Un día Fellini es abrazado por una de esas walkirias de pechos ubérrimos, y el temblor de la experiencia se convierte en un sueño febril. Un delirio que se hará realidad cuando conozca a Anita Ekberg, a la que bañará una noche entre las hembras colosales de la Fontana de Trevi. Antes había sido la Saraghina, una prostituta de muslos gigantescos que ejercía en la playa, a la que Fellini y sus amigos pagan por un número de exhibiciones de unos glúteos de inmensa voluptuosidad.
El primer amor de Fellini
Fellini explica a Vilallonga su relación con la Iglesia (“me provoca un miedo grande y sordo”) pero no se reconoce como ateo: “cuando se es italiano, la Iglesia no se discute. Uno se acomoda a ella”. Reprocha a la Iglesia, y sobre todo a su confesor el sentimiento de culpa por sus primeros pecados, y el temor a un castigo desproporcionado.
En la entrevista rememora su primer amor, con Bianchina, sus planes de fuga, sus primeros trabajos como periodista en Florencia, en la redacción de un periódico fundado por un sastre que se había nombrado a la vez presidencia, director y redactor jefe. El primer encargo de Fellini fue un consultorio sentimental. De la época del fascismo dice que elevó la imbecilidad al rango de pensamiento político. Y evoca su fascinación por el circo, “porque el circo es, ante todo, el espectáculo de la vida”.

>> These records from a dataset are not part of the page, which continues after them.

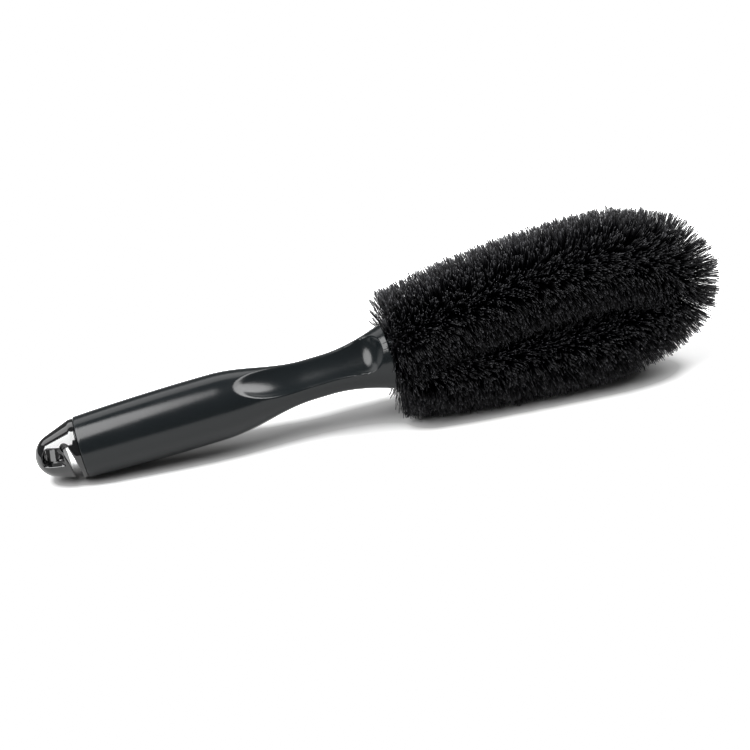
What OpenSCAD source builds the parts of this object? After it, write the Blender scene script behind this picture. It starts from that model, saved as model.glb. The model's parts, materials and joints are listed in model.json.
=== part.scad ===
// Wheel brush: a moulded handle that holds a loop of twisted wire full of bristles.
// X runs from the hanging end to the tip of the head and Z is up. The brush lies as it does on
// a bench, with the back of its grip and the lower flank of its head on the plane Z = 0.

/* [Handle] */
// Length of the hanging end and the handle together, up to the bristles
handle_len = 138.7; // [134:0.1:144]
// Diameter of the grip where it is fullest
grip_d = 25.8; // [24:0.1:27]
// Diameter of the neck between grip and flare
neck_d = 15.7; // [15:0.1:17]
// Diameter of the flared mouth behind the bristles
flare_d = 25.9; // [24:0.1:27]
// Wall of the hollow grip
grip_wall = 2.3; // [2:0.1:3]

/* [Thumb recess] */
// Turn of the recess about the handle, up from level, in degrees
recess_turn = 49; // [40:1:60]
// Radius of the hollow across the recess
recess_r = 14; // [12:0.5:18]
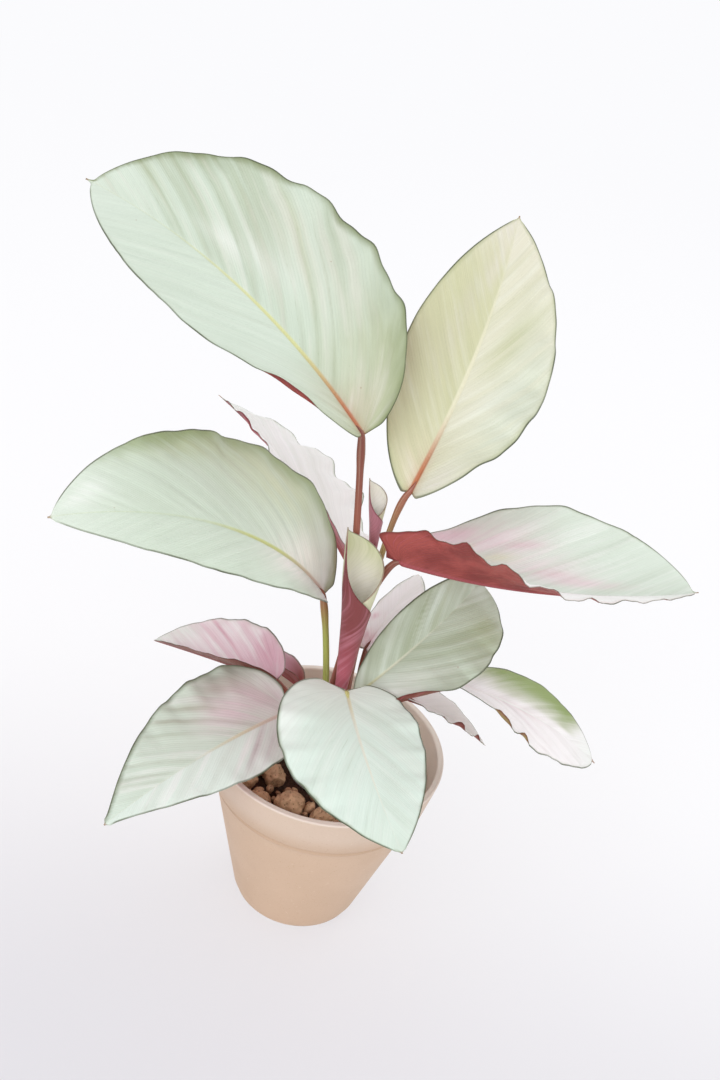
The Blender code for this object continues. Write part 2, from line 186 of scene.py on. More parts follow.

Fantasmas, espíritus vitales, los “espíritus de Fellini” son los que pueblan esta conversación, en la que Vilallonga es simplemente un chamán, un evocador, un agente que anota los sucesos de una ceremonia en la que Fellini pasa noches de insomnio en las que llama a su amigo José Luis para contarle cómo en su mente están danzando los curas, los saltimbanquis, las mujeres que te estrechan en un abrazo fuerte y maternal. Este es un libro breve, sabio, delicioso, por el que pasa, cómo no, la figura breve, discreta de Giulietta Masina: «Federico, te he dicho mil veces que no hables del fascismo antes de almorzar. Luego tienes mala digestión».